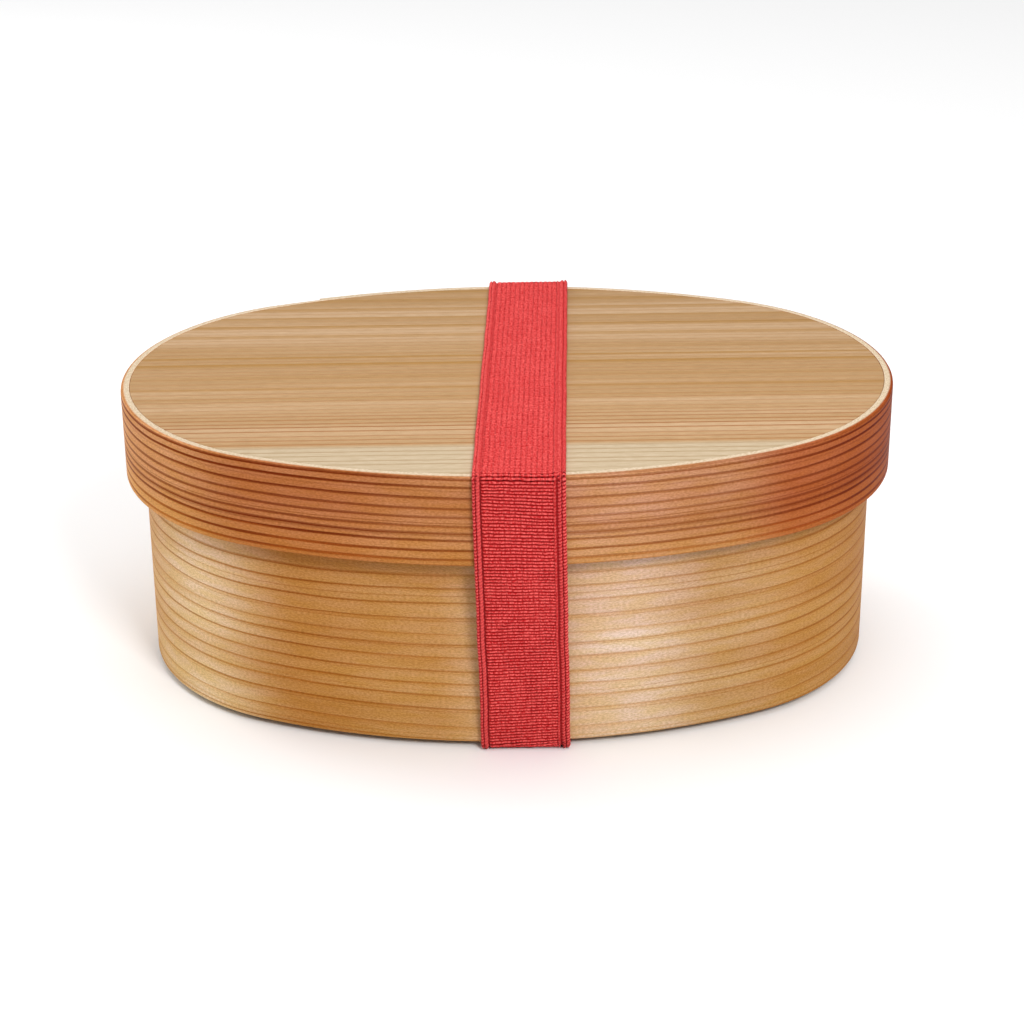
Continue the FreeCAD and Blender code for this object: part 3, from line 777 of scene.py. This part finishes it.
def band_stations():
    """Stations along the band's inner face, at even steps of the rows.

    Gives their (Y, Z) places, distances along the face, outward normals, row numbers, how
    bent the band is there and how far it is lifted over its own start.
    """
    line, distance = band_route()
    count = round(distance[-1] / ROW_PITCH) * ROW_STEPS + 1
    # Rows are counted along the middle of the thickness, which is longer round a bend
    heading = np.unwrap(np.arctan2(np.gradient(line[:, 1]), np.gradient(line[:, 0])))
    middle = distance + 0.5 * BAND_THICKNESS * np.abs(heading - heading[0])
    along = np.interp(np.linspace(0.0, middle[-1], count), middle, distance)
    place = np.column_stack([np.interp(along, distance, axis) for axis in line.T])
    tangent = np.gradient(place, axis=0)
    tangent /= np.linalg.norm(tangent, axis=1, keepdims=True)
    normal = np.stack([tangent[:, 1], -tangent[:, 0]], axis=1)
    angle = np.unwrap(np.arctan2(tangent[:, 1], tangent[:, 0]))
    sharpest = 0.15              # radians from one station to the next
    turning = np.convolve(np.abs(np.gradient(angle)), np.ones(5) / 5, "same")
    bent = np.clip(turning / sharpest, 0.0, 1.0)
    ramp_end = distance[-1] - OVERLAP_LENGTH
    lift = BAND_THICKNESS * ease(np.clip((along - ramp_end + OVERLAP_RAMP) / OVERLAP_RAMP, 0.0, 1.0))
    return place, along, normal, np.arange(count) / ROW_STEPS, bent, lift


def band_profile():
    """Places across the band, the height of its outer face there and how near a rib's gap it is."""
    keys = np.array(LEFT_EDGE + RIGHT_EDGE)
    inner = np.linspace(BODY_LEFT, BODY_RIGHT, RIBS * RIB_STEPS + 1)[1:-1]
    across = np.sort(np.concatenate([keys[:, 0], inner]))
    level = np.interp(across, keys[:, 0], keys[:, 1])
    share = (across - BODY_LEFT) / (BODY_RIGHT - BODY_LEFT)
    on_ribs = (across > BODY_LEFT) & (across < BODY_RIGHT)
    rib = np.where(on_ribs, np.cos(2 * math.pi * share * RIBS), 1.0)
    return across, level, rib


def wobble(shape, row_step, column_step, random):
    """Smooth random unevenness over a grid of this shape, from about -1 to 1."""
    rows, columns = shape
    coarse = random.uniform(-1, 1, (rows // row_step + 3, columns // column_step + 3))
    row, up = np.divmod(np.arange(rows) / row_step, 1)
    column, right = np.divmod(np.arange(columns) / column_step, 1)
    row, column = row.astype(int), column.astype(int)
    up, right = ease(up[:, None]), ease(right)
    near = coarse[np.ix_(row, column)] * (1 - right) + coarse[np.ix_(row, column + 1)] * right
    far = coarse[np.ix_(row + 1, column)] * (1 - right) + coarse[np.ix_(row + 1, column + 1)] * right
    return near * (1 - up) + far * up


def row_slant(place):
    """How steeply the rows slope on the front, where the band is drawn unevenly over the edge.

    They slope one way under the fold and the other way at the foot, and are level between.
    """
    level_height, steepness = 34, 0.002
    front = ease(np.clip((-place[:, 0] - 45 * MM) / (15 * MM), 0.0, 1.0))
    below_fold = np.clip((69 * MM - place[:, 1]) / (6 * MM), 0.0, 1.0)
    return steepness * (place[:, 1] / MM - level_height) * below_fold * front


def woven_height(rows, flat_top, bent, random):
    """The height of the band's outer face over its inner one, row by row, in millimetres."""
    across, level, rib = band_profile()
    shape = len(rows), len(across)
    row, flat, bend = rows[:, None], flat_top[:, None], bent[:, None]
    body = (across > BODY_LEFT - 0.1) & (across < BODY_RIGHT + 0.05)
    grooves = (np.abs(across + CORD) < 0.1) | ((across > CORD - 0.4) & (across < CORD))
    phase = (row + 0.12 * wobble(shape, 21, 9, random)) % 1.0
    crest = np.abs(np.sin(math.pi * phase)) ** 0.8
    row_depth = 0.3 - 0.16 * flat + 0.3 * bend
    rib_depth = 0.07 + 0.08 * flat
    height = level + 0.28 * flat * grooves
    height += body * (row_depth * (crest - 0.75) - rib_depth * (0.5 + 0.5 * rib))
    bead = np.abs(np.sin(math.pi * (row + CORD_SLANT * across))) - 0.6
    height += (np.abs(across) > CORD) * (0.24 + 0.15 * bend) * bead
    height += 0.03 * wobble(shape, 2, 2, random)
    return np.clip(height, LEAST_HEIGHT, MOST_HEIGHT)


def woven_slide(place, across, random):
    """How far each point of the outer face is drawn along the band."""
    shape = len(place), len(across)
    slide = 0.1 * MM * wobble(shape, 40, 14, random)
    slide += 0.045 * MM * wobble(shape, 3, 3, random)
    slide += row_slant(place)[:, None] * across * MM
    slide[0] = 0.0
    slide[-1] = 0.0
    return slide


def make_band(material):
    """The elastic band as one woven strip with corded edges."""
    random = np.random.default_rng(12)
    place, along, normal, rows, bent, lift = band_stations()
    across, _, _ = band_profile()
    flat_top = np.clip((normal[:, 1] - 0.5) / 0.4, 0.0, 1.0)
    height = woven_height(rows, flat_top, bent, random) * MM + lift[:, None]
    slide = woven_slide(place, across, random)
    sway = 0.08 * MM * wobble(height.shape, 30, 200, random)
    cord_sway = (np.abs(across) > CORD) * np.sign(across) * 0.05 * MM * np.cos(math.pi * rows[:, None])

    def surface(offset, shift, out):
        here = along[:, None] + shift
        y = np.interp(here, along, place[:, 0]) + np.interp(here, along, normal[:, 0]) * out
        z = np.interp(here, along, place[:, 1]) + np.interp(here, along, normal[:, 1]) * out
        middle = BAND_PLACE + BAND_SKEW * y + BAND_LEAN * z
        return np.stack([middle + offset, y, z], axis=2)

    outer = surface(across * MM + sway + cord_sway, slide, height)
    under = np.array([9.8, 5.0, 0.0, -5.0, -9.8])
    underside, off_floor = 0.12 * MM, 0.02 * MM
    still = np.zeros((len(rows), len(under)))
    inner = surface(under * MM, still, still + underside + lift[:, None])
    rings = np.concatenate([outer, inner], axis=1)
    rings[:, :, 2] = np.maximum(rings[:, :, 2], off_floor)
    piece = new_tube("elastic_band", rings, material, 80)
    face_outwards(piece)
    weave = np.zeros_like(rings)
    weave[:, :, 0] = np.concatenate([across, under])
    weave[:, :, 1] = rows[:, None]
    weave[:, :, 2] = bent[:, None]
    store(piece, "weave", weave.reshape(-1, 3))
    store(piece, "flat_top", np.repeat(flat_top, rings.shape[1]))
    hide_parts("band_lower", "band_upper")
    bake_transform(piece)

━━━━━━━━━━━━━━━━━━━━

Aim of the task
State how many lines of the listing include "this", and nothing more.

Solved exercise
2